A return to trusting my passion and "following my bliss."

As I reflect on this, I see what looks like the stereotype of growing into middle age and losing the idealism and passions of youth. I just never thought it would happen to me (I guess that’s what we all say). Another thing is how much stronger the fears get once you have a family or other “adult” responsibilities. Wow, it’s amazing the gravitational force field of these concerns, particularly the fears of what people might think and worries of not having enough money.
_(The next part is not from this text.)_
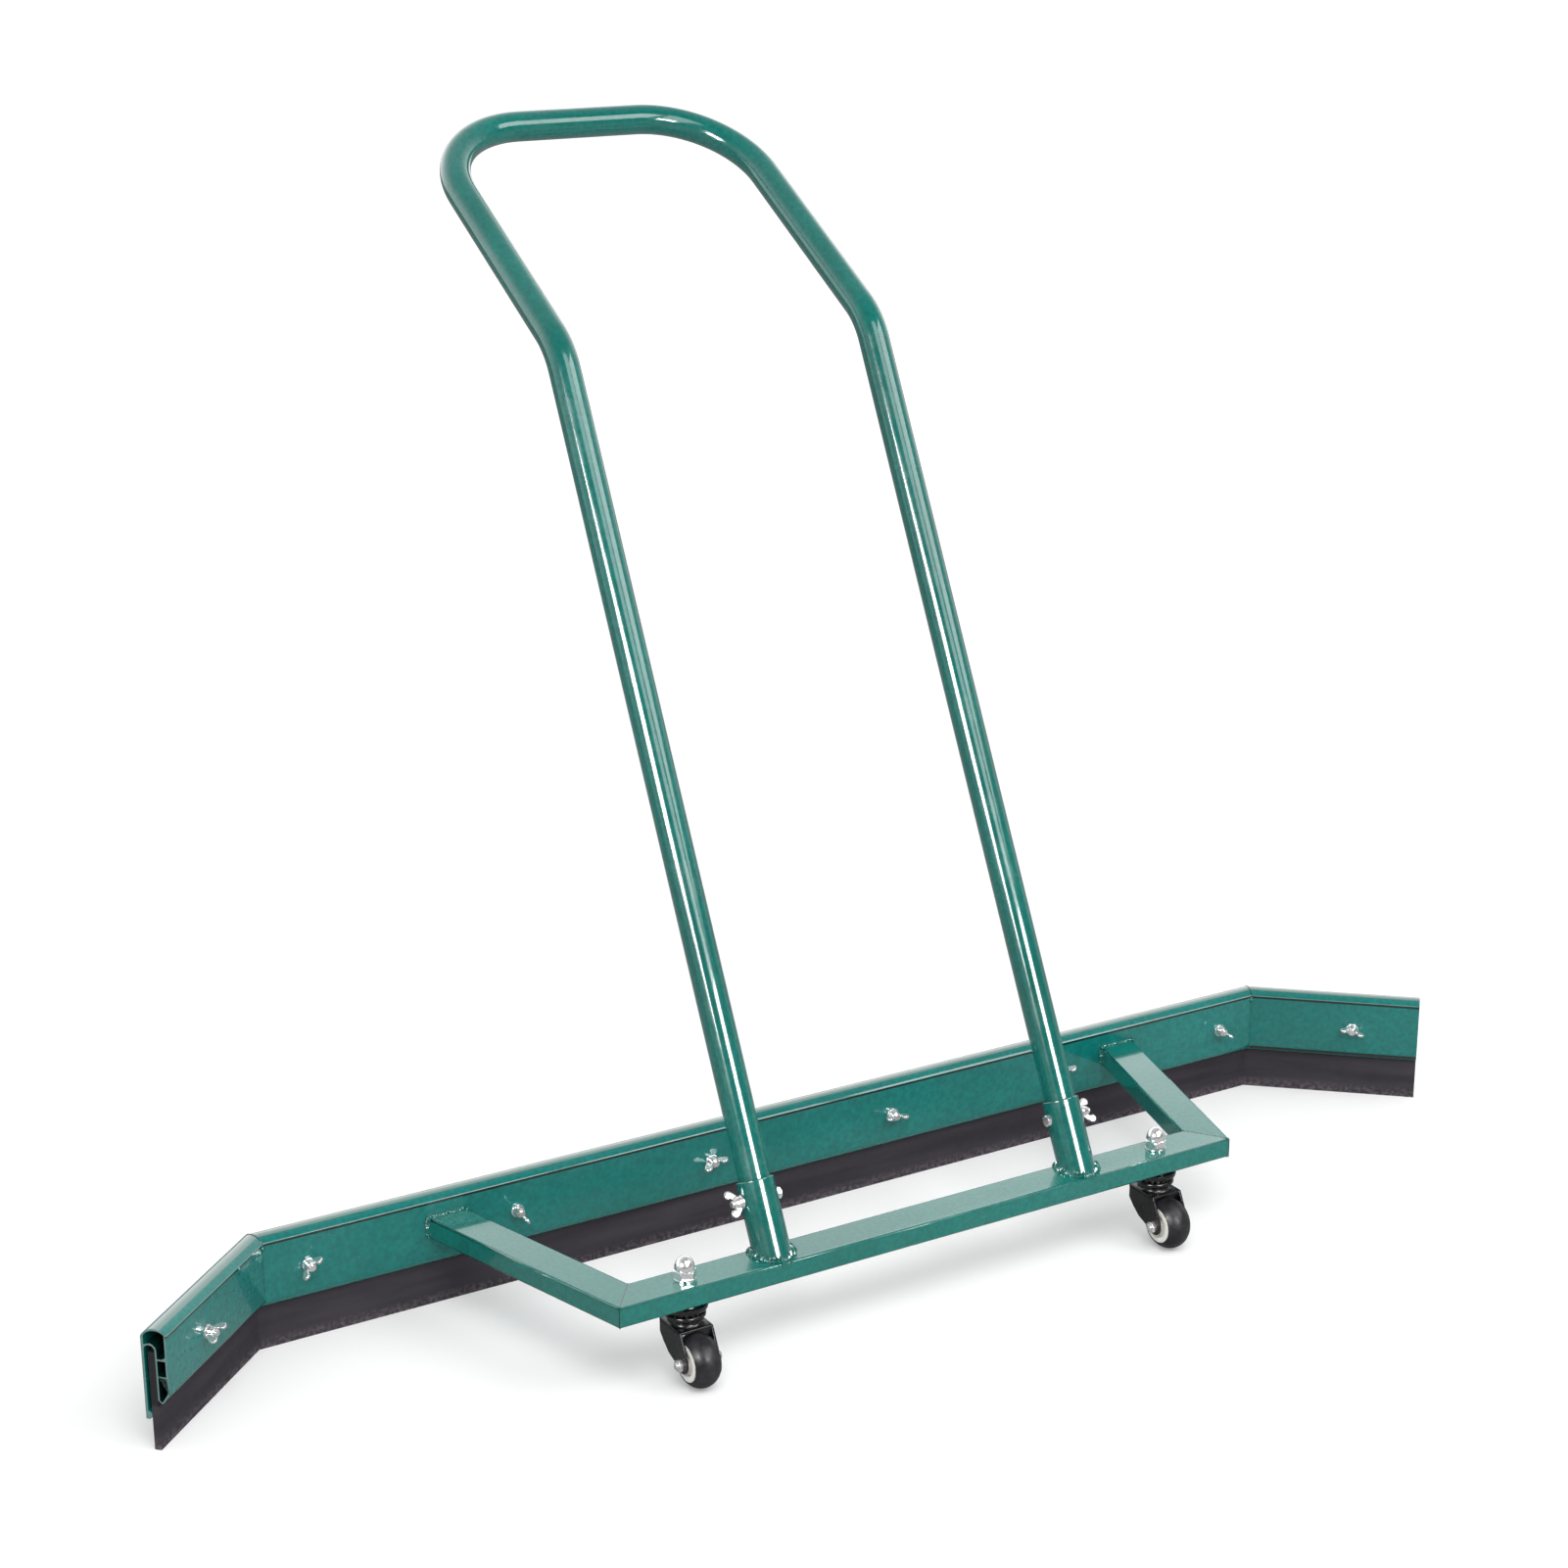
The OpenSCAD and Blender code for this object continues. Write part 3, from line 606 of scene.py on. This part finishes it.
SEAT = SOCKET_R + SEAT_GAP
bolt = threaded_bolt(2 * SEAT + WASHER_T + NUT_H + TIP, 14)
bm = bmesh.new()
for side in (LEFT, RIGHT):
    add_copy(bm, bolt, leg_place(side) @ at(0, 0, -SEAT) @ turn(20, "Z"))
bolt.free()
make_piece("cross_bolt_set", bm, ZINC, "frame", ["handle_bolts"], 30)

# %% [markdown]
# ## Wing nuts
# A wing nut is cast or stamped in one piece: a tapering barrel with two ears. The barrel is turned and
# the ears are flat outlines given thickness. A voxel Remesh then fuses them, and a little smoothing
# melts the inner corners into the fillets a casting has.

# %% Shape one wing nut
EAR_T = 2.6
NUT_SPAN, NUT_TOP, EAR_R = 26.0, 12.8, 4.0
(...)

It’s such a cliché, but it really happens!

So, I now choose to follow my heart and find the courage and determination to express my authentic passions for social change and universal connection and consciousness, but now in a new way, with the wisdom of more life experience and the ability to work effectively with structure, form, and skill development. 

I see humanity racing toward a crisis point, and what gives me great hope for how we meet the challenges ahead personally and globally is the power of empathy, and for each of us, as mythologist Joseph Campbell famously emboldened, to courageously “follow our bliss.”


Follow your bliss.
If you do follow your bliss,
you put yourself on a kind of track
that has been there all the while waiting for you,
and the life you ought to be living
is the one you are living.
When you can see that,
you begin to meet people
who are in the field of your bliss,
and they open the doors to you.
I say, follow your bliss and don't be afraid,
and doors will open
where you didn't know they were going to be.
If you follow your bliss,
doors will open for you that wouldn't have opened for anyone else.